The nonrecombining α (blue) and a (yellow) MAT alleles from the divergent but related species are depicted, spanning more than 100–130 kb and including 10 kb of common flank regions on the left and right demarcated by sharp borders with MAT. The original locations of ancient tetrapolar loci proposed to have given rise to MAT are shown in red (ancestral homeodomain locus) and green (ancestral pheromone/receptor locus), with the most ancient genes (encoding homeodomain transcription factors, pheromones and pheromone receptors) bulleted. Genes that show mating type-specific phylogeny are shown in black, and genes with species-specific phylogeny are white. Synteny between the genes with species-specific phylogeny is indicated with grey boxes. Pseudogenes are labeled in blue, and grey bars represent repeated elements in Cn. var. neoformans. Red arrows represent pheromone amplicons.

Figure 4. MAT Is Highly Rearranged between Species and Mating Types

The genomic region spanning the nonrecombining α (blue) and a (yellow) MAT alleles from the divergent but related species is depicted, with pink and green colored bars representing regions of synteny, and black lines the relative positions of genes whose position is not conserved. Black arrows depict mating type-specific genes. White arrows represent genes with a species-specific phylogeny. Red arrows represent pheromone amplicons.

Figure 5. MAT Genes Have Different Phylogenetic Histories

(A) The genes of the MAT locus can be separated into four distinct groupings based on phylogenetic class, synonymous substitution rate, and nucleotide identity. The C. gattii alleles in each phylogram are encircled in red. (B) The LPD1 gene defines an ancient border of MAT. The 5′ end of the coding region is species-specific, while the 3′ region is mating type-specific. The ancient homeodomain locus is shown in red, and the ancient pheromone/pheromone receptor locus in green. Maximum likelihood trees are shown. Scale bar represents 0.05 substitutions per site. Further details are provided in Figures S2 and S3.
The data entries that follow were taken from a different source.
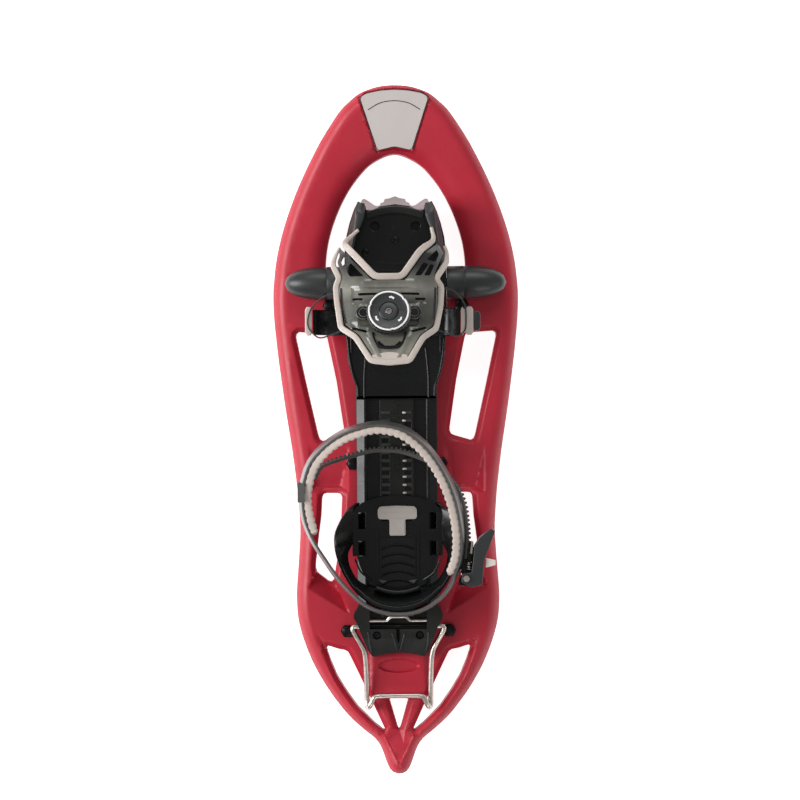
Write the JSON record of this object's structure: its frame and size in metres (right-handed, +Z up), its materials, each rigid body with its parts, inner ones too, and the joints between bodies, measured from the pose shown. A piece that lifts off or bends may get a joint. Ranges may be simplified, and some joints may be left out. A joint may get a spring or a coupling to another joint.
{
  "type": "snowshoe",
  "caption": "Moulded plastic snowshoe with a pivoting binding: laced dial harness, sliding heel cup, ratchet ankle strap, toe crampon, spikes and a heel-lift wire.",
  "frame": {"origin": "below the middle of the deck, on the plane of the spike tips", "axes": "+X to the right side of the shoe, +Y to the toe, +Z up"},
  "size_m": [0.2102, 0.584, 0.1499],
  "materials": {
    "deck_red": "moulded, satin",
    "black_plastic": "moulded, low sheen",
    "charcoal_plastic": "moulded, fine grain",
    "harness_grey": "translucent soft plastic",
    "beige_rubber": "soft overmould",
    "pad_beige": "soft ribbed pad",
    "strap_grey": "flexible strap",
    "lock_grey": "moulded",
    "label_silver": "satin film",
    "dial_white": "moulded",
    "steel": "stamped",
    "chrome": "polished wire",
    "dark_steel": "black finish",
    "lace_black": "braided cord"
  },
  "bodies": {
    "deck": {"block_screw_left": "dark_steel", "block_screw_right": "dark_steel", "deck": "deck_red", "heel_block": "charcoal_plastic", "latch_bar": "dark_steel", "nameplate": "label_silver", "pivot_axle": "steel", "pivot_pod_left": "charcoal_plastic", "pivot_pod_right": "charcoal_plastic", "spike_1": "steel", "spike_2": "steel", "spike_3": "steel", "spike_4": "steel", "spike_5": "steel", "spike_6": "steel", "spike_nut_1": "dark_steel", "spike_nut_2": "dark_steel", "spike_nut_3": "dark_steel", "spike_nut_4": "dark_steel", "spike_nut_5": "dark_steel", "spike_nut_6": "dark_steel"},
    "heel_lift": {"heel_lift_bail": "chrome"},
    "heel_latch": {"latch_rod": "chrome"},
    "dial": {"lace_spool": "black_plastic", "dial_knob": "black_plastic", "dial_ring": "dial_white", "dial_screw": "dark_steel"},
    "size_lock": {"size_lock": "lock_grey"},
    "buckle_lever": {"buckle_lever": "black_plastic", "buckle_pawl": "lock_grey"},
    "release_tab": {"release_tab": "beige_rubber"},
    "heel_carrier": {"heel_cup": "black_plastic", "heel_tongue": "black_plastic", "heel_strap": "strap_grey", "strap_pad": "pad_beige", "ladder_strap": "strap_grey", "strap_keeper": "strap_grey", "buckle_base": "black_plastic", "buckle_pin": "chrome"},
    "binding": {"binding_plate": "black_plastic", "size_scale": "black_plastic", "toe_crampon": "steel", "side_arm_left": "black_plastic", "side_arm_right": "black_plastic", "lace_guide_left": "beige_rubber", "lace_guide_right": "beige_rubber", "guide_cap_right": "charcoal_plastic", "lace_left": "lace_black", "lace_right": "lace_black", "harness_rim_upper": "beige_rubber", "harness_rim_lower": "beige_rubber", "harness_shell": "harness_grey", "toe_screw_left": "dark_steel", "toe_screw_middle": "dark_steel", "toe_screw_right": "dark_steel", "dial_base": "black_plastic"}
  },
  "joints": [
    {"name": "binding_pivot", "type": "hinge", "parent": "deck", "child": "binding", "pos_m": [0, 0.1256, 0.053], "axis": [-1, 0, 0], "range_deg": [0, 55]},
    {"name": "carrier_slide", "type": "slide", "parent": "binding", "child": "heel_carrier", "axis": [0, 1, 0], "range_m": [0, 0.0612]},
    {"name": "size_lock_hinge", "type": "hinge", "parent": "heel_carrier", "child": "size_lock", "pos_m": [0, -0.0885, 0.066], "axis": [1, 0, 0], "range_deg": [0, 30], "stiffness_Nm_per_rad": 0.05, "springref_deg": -17.19},
    {"name": "buckle_lever_hinge", "type": "hinge", "parent": "heel_carrier", "child": "buckle_lever", "pos_m": [0.0571, -0.123, 0.096], "axis": [0, 0, -1], "range_deg": [0, 60]},
    {"name": "release_tab_hinge", "type": "hinge", "parent": "buckle_lever", "child": "release_tab", "pos_m": [0.0704, -0.1105, 0.098], "axis": [0, 0, -1], "range_deg": [0, 8], "stiffness_Nm_per_rad": 0.05, "springref_deg": -11.46},
    {"name": "dial_turn", "type": "hinge", "parent": "binding", "child": "dial", "pos_m": [-0.0056, 0.0956, 0.1303], "axis": [0, 0.2419, 0.9703], "continuous": true},
    {"name": "heel_lift_hinge", "type": "hinge", "parent": "deck", "child": "heel_lift", "pos_m": [0, -0.1662, 0.056], "axis": [-1, 0, 0], "range_deg": [0, 90]},
    {"name": "latch_hinge", "type": "hinge", "parent": "deck", "child": "heel_latch", "pos_m": [0, -0.161, 0.058], "axis": [1, 0, 0], "range_deg": [0, 70], "stiffness_Nm_per_rad": 0.02, "springref_deg": -17.19}
  ]
}
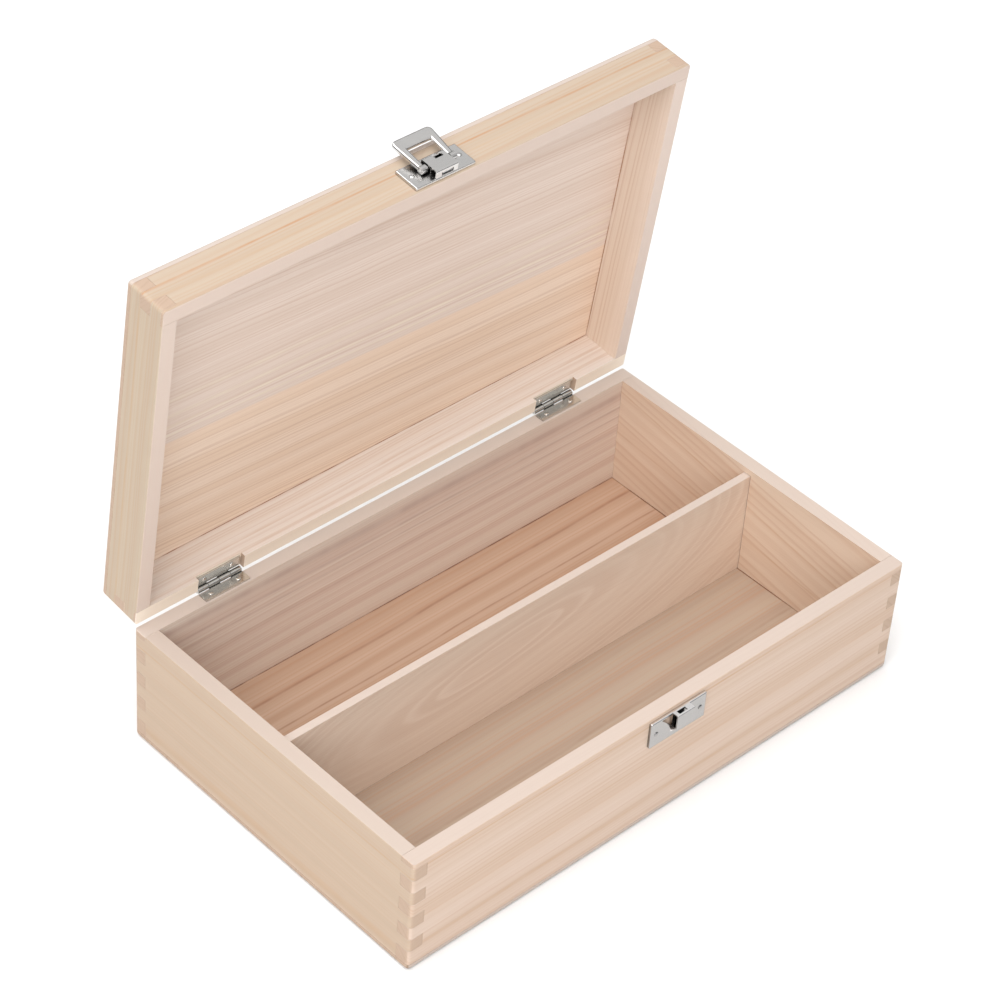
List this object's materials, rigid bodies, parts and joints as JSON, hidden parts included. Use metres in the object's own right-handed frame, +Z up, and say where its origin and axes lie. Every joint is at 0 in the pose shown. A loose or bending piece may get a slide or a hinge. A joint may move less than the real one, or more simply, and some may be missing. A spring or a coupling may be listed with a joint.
{
  "type": "art supply box",
  "caption": "Finger-jointed wooden art supply box: a long divider, a lid on small hinges that stands open on its stop, and a catch whose loop swings over a strike on the front.",
  "frame": {"origin": "centre of the base's underside, on the surface the box stands on", "axes": "+X along the box's length to its right seen from the front, +Y to the back where the hinges are, +Z up"},
  "size_m": [0.3, 0.213, 0.2593],
  "materials": {
    "wall_wood": "bare, sanded",
    "floor_wood": "bare, sanded",
    "divider_wood": "bare, sanded",
    "panel_wood": "bare, sanded",
    "nickel": "bright nickel plate"
  },
  "bodies": {
    "base": {"base_front_wall": "wall_wood", "base_back_wall": "wall_wood", "base_left_wall": "wall_wood", "base_right_wall": "wall_wood", "base_bottom_panel": "floor_wood", "compartment_divider": "divider_wood", "strike_plate": "nickel", "strike_nail_left": "nickel", "strike_nail_right": "nickel", "left_hinge_base_leaf": "nickel", "left_hinge_pin": "nickel", "left_hinge_base_nail_left": "nickel", "left_hinge_base_nail_right": "nickel", "right_hinge_base_leaf": "nickel", "right_hinge_pin": "nickel", "right_hinge_base_nail_left": "nickel", "right_hinge_base_nail_right": "nickel"},
    "lid": {"lid_front_wall": "wall_wood", "lid_back_wall": "wall_wood", "lid_left_wall": "wall_wood", "lid_right_wall": "wall_wood", "lid_panel": "panel_wood", "catch_plate": "nickel", "catch_spring": "nickel", "catch_nail_left": "nickel", "catch_nail_right": "nickel", "left_hinge_lid_leaf": "nickel", "left_hinge_lid_nail_left": "nickel", "left_hinge_lid_nail_right": "nickel", "right_hinge_lid_leaf": "nickel", "right_hinge_lid_nail_left": "nickel", "right_hinge_lid_nail_right": "nickel"},
    "loop": {"catch_loop": "nickel", "catch_rod": "nickel"}
  },
  "joints": [
    {"name": "lid_hinge", "type": "hinge", "parent": "base", "child": "lid", "pos_m": [0, 0.0932, 0.0654], "axis": [1, 0, 0], "range_deg": [0, 83.5]},
    {"name": "loop_pivot", "type": "hinge", "parent": "lid", "child": "loop", "pos_m": [0.003, 0.07813, 0.25421], "axis": [1, 0, 0], "range_deg": [0, 161]}
  ]
}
Figure 6. Reconstructing the Ancient MAT Alleles by Inversion-Mediated Rearrangement

Plotting the synonymous mutation rate (K_s) of each protein coding gene in MAT reveals that the different classes of genes in the two least rearranged loci (Cn. var. grubii MATα and C. gattii MATa; see Figure 4) can be clustered by a single inversion. This may represent an ancient linked tetrapolar system—one cluster contains the pheromone and pheromone receptor genes (green bars), and the other a homeodomain-encoding gene (red bar). Transposon remnants are present at the extrapolated inversion breakpoint regions in Cn. var. grubii, as indicated (Tn). K_s cannot be calculated between the SXI1α and SXI2a genes, because these are unrelated and not alleles, in contrast to other genes in the locus.

Figure 7. A Model for the Evolution of MAT

Our evidence indicates that the ancient loci of a canonical tetrapolar system expanded to incorporate additional genes, beginning with two rounds of expansion of the pheromone/receptor locus: first to acquire genes including components of the pheromone-signaling MAPK cascade (ancient), and second to acquire genes whose role in mating is unknown (intermediate I). Next, the ancestral homeodomain locus acquired genes hypothesized to function in the dikaryon or meiosis (intermediate II). The tetrapolar loci in one mating type fused by chromosomal translocation, entrapping the most recently acquired species-specific gene set (recent) and creating a tripolar intermediate. A second locus fusion event then occurred, to link the two regions from the opposite mating type and create the bipolar ancestors of MAT. Subsequent inversion-mediated rearrangements have erased the discrete evolutionary strata.